### PROBLEM
Please output the data below exactly as given, starting at its first line and stopping after the line that contains "# the run's".

★ ★ ★

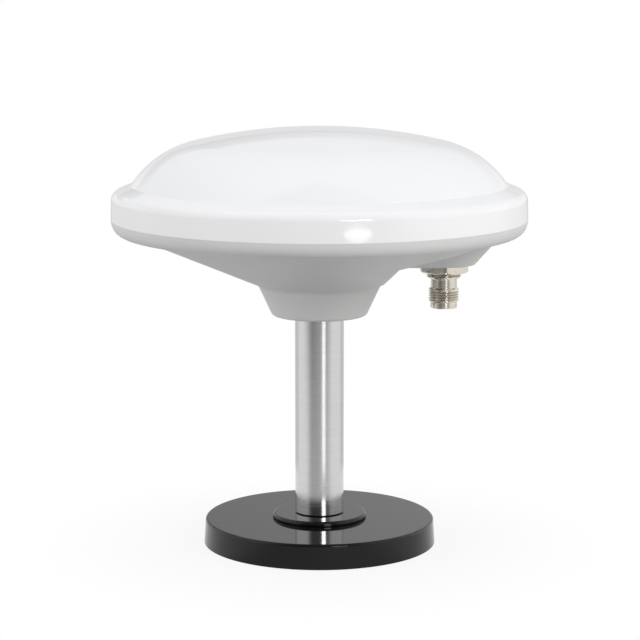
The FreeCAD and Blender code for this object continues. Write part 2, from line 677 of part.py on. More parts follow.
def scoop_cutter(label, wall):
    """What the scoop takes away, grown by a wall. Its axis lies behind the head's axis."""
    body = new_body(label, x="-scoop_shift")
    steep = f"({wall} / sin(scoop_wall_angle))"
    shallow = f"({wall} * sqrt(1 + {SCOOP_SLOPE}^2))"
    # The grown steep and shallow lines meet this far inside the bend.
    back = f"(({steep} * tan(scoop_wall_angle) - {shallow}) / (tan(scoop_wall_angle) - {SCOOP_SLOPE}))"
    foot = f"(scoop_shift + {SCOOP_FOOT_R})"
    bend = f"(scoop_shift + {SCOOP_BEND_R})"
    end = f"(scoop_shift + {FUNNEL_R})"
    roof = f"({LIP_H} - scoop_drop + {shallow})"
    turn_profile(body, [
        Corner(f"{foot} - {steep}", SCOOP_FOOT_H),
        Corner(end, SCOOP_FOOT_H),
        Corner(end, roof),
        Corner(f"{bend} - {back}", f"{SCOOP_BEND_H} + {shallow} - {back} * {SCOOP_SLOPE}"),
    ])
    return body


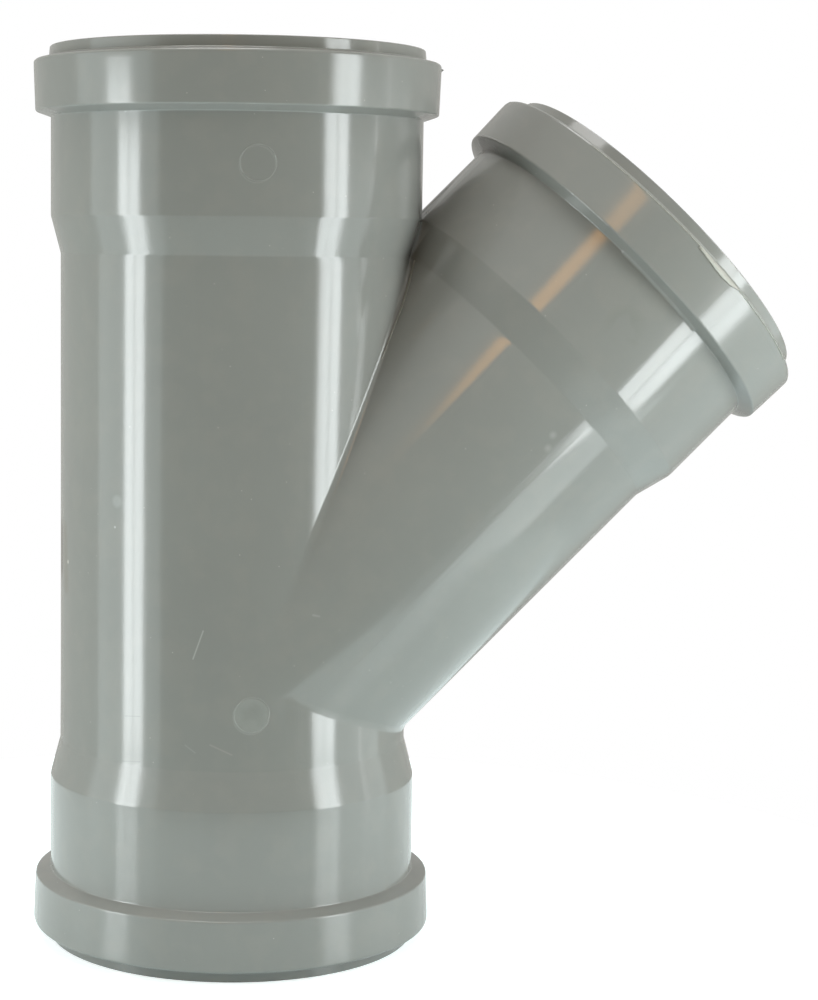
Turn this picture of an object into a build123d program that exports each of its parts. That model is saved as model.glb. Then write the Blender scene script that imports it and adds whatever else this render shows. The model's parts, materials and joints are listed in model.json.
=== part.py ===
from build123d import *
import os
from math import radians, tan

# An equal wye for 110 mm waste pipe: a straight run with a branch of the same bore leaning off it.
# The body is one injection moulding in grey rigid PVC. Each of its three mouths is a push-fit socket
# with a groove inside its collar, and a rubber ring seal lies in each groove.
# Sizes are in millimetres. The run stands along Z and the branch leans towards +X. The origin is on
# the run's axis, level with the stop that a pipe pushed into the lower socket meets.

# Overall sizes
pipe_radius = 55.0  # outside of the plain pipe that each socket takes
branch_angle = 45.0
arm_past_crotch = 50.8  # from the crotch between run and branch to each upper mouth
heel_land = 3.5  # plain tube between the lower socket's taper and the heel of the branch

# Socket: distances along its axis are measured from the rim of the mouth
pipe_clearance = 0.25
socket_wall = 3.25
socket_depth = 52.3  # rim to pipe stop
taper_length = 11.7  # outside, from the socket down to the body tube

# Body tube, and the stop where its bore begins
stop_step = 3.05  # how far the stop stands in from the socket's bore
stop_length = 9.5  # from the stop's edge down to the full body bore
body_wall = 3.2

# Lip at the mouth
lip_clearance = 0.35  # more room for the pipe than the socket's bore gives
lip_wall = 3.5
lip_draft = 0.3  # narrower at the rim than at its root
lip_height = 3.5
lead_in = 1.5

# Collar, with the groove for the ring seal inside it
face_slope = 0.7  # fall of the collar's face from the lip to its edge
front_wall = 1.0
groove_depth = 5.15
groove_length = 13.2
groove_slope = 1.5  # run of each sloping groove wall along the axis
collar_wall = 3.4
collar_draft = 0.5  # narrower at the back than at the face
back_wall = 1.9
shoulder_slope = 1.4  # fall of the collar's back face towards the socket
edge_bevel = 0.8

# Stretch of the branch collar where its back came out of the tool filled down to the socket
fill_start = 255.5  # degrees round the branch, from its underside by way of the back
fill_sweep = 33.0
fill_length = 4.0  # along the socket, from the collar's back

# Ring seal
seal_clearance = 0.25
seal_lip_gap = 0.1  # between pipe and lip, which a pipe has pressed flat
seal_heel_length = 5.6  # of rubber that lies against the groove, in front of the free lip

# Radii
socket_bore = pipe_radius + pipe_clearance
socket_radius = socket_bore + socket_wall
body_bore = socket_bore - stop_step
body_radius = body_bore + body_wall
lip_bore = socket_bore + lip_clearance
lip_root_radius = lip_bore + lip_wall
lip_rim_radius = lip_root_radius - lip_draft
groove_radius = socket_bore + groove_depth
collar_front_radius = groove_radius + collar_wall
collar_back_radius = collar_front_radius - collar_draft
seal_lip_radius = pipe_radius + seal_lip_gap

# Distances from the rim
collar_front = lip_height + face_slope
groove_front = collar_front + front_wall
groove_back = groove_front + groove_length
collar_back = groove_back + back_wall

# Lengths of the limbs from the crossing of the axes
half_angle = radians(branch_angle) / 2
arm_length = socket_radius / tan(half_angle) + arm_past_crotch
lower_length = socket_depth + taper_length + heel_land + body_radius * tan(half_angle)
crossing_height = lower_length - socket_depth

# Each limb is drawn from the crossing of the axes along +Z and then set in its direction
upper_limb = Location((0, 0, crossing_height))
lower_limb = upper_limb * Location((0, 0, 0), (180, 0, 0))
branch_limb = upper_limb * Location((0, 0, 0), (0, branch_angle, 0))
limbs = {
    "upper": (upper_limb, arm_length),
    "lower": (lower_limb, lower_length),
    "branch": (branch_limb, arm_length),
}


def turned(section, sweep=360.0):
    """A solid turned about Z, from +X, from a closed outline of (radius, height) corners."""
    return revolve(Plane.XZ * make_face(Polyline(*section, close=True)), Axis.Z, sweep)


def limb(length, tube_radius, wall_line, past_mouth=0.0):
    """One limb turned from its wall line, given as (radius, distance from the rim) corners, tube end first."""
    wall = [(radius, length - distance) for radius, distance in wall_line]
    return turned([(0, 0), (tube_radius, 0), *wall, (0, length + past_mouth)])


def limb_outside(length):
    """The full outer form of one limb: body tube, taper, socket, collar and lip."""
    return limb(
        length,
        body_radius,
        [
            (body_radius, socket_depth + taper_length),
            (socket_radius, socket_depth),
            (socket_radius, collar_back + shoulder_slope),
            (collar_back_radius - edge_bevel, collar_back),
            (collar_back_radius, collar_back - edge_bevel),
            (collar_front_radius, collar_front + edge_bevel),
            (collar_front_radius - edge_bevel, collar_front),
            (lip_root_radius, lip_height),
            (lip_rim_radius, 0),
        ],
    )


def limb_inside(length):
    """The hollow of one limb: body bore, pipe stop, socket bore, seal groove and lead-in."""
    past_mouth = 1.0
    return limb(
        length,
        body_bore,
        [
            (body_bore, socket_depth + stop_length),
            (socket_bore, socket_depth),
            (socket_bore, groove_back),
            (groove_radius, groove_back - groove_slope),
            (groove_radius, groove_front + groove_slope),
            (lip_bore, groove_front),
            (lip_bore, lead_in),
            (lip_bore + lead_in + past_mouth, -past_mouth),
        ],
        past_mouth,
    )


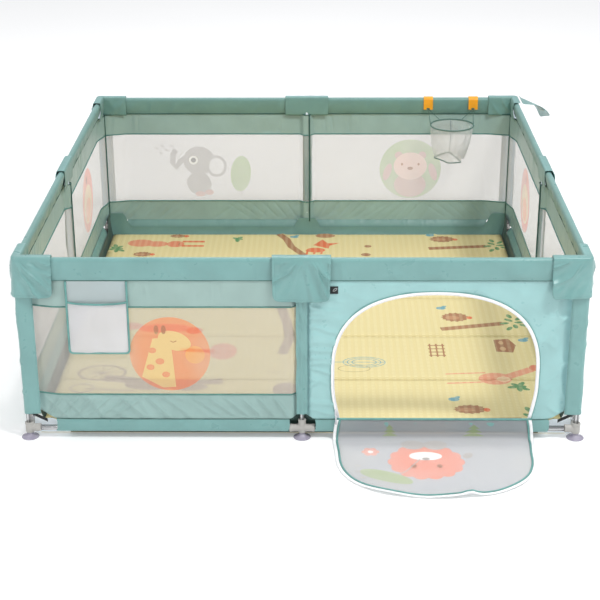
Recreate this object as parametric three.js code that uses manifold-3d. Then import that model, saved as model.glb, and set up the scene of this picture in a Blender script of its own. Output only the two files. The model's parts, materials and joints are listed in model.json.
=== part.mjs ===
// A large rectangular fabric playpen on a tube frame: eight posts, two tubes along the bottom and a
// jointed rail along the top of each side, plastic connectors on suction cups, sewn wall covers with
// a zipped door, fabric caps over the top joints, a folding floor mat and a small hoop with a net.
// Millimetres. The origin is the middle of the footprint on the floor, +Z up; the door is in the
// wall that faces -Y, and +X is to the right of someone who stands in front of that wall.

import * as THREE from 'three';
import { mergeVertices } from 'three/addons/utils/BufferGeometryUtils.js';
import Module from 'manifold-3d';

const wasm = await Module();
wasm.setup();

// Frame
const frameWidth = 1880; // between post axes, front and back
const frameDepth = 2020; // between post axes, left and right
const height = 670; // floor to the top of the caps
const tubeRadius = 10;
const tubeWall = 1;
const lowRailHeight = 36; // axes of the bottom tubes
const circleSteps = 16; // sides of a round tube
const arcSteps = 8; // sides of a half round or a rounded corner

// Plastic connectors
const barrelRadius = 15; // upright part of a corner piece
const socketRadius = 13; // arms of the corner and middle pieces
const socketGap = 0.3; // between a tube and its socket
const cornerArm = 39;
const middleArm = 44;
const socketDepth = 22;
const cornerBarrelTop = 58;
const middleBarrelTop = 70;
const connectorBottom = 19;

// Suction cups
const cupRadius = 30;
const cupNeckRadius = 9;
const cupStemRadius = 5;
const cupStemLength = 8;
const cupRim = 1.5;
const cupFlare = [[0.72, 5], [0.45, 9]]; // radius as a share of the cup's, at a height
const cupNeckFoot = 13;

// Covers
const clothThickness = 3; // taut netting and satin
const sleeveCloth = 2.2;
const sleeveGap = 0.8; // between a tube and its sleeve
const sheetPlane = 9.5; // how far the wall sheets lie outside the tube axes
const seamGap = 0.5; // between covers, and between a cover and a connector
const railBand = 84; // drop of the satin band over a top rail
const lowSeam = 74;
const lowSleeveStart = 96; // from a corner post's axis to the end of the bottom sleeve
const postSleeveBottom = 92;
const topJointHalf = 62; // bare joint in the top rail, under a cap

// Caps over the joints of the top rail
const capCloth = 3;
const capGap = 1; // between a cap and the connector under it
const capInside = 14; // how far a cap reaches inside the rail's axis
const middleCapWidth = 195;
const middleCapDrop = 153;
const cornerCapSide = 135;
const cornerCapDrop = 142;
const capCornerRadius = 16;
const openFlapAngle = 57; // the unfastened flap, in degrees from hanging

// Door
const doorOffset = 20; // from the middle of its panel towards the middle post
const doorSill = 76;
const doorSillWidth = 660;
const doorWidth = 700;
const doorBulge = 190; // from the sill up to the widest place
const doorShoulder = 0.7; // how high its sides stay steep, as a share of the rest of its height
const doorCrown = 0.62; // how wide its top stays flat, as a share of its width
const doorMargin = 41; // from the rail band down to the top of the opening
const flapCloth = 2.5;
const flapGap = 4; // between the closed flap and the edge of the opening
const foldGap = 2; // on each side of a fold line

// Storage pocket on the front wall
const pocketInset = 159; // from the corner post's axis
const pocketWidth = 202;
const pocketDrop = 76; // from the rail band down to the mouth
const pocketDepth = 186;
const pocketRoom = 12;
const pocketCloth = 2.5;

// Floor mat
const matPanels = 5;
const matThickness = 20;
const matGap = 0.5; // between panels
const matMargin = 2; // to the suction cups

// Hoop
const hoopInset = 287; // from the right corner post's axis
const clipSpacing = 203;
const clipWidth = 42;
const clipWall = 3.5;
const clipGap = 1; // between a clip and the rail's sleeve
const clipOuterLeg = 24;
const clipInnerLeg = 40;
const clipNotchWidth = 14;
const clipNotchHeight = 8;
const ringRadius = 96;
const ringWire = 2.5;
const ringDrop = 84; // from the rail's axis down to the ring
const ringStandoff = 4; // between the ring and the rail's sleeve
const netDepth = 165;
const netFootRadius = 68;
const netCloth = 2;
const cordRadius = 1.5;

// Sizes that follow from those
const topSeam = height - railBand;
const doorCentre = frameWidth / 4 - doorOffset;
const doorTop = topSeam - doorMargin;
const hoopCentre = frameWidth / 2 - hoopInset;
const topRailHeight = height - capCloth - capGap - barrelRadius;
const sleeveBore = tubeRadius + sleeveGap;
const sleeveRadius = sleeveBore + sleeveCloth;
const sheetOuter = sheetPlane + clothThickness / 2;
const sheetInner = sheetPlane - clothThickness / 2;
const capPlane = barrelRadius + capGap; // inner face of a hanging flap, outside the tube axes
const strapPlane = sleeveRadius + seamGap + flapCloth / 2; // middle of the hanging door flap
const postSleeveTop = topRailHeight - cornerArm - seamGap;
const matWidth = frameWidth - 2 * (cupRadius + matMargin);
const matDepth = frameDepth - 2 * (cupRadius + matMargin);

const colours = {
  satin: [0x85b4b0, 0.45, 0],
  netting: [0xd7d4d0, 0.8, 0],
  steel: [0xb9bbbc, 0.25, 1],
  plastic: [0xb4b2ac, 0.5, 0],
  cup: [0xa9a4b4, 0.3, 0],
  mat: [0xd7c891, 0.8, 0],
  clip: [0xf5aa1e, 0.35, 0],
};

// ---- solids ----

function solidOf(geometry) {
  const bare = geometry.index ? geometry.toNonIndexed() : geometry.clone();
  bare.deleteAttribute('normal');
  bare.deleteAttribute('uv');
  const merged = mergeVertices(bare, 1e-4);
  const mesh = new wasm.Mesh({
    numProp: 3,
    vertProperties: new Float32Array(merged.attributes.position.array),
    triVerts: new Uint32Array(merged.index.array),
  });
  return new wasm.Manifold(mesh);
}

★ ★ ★

### THE OUTPUT
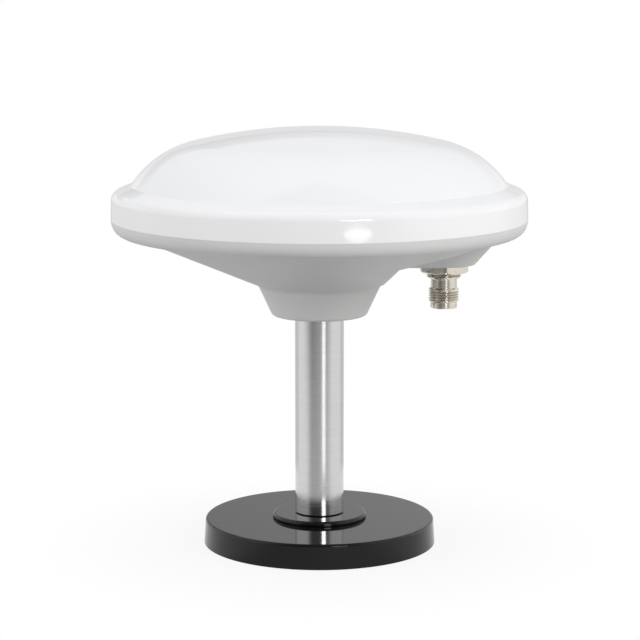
The FreeCAD and Blender code for this object continues. Write part 2, from line 677 of part.py on. More parts follow.
def scoop_cutter(label, wall):
    """What the scoop takes away, grown by a wall. Its axis lies behind the head's axis."""
    body = new_body(label, x="-scoop_shift")
    steep = f"({wall} / sin(scoop_wall_angle))"
    shallow = f"({wall} * sqrt(1 + {SCOOP_SLOPE}^2))"
    # The grown steep and shallow lines meet this far inside the bend.
    back = f"(({steep} * tan(scoop_wall_angle) - {shallow}) / (tan(scoop_wall_angle) - {SCOOP_SLOPE}))"
    foot = f"(scoop_shift + {SCOOP_FOOT_R})"
    bend = f"(scoop_shift + {SCOOP_BEND_R})"
    end = f"(scoop_shift + {FUNNEL_R})"
    roof = f"({LIP_H} - scoop_drop + {shallow})"
    turn_profile(body, [
        Corner(f"{foot} - {steep}", SCOOP_FOOT_H),
        Corner(end, SCOOP_FOOT_H),
        Corner(end, roof),
        Corner(f"{bend} - {back}", f"{SCOOP_BEND_H} + {shallow} - {back} * {SCOOP_SLOPE}"),
    ])
    return body


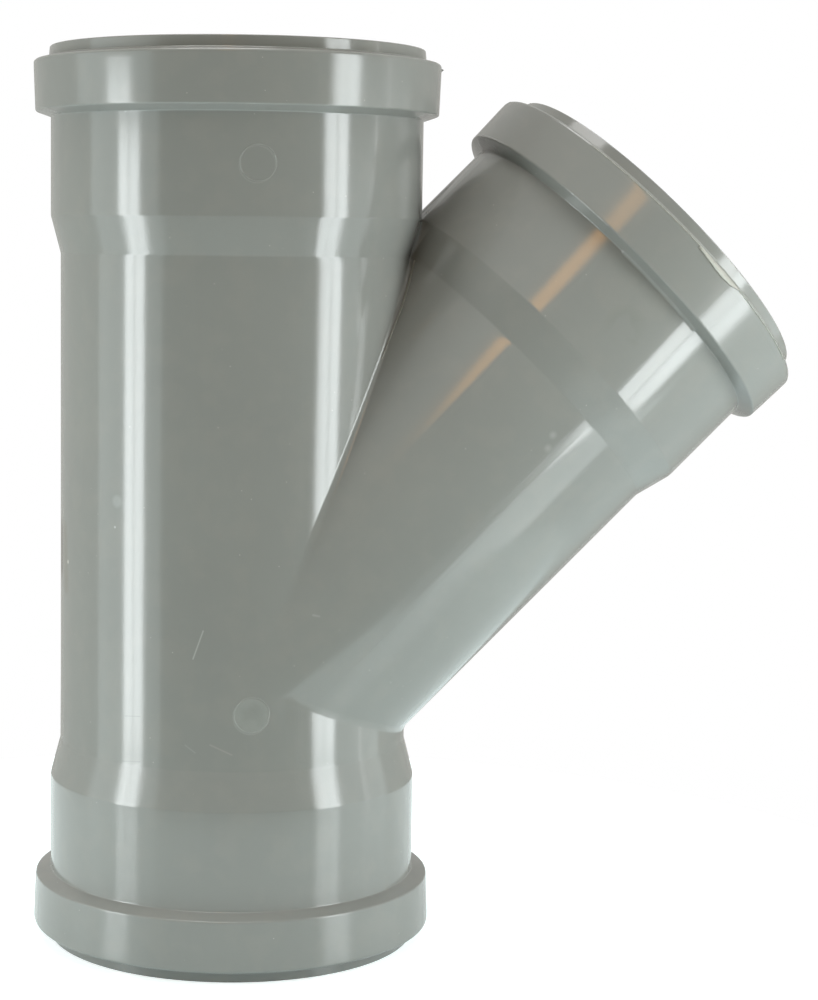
Turn this picture of an object into a build123d program that exports each of its parts. That model is saved as model.glb. Then write the Blender scene script that imports it and adds whatever else this render shows. The model's parts, materials and joints are listed in model.json.
=== part.py ===
from build123d import *
import os
from math import radians, tan

# An equal wye for 110 mm waste pipe: a straight run with a branch of the same bore leaning off it.
# The body is one injection moulding in grey rigid PVC. Each of its three mouths is a push-fit socket
# with a groove inside its collar, and a rubber ring seal lies in each groove.
# Sizes are in millimetres. The run stands along Z and the branch leans towards +X. The origin is on
# the run's axis, level with the stop that a pipe pushed into the lower socket meets.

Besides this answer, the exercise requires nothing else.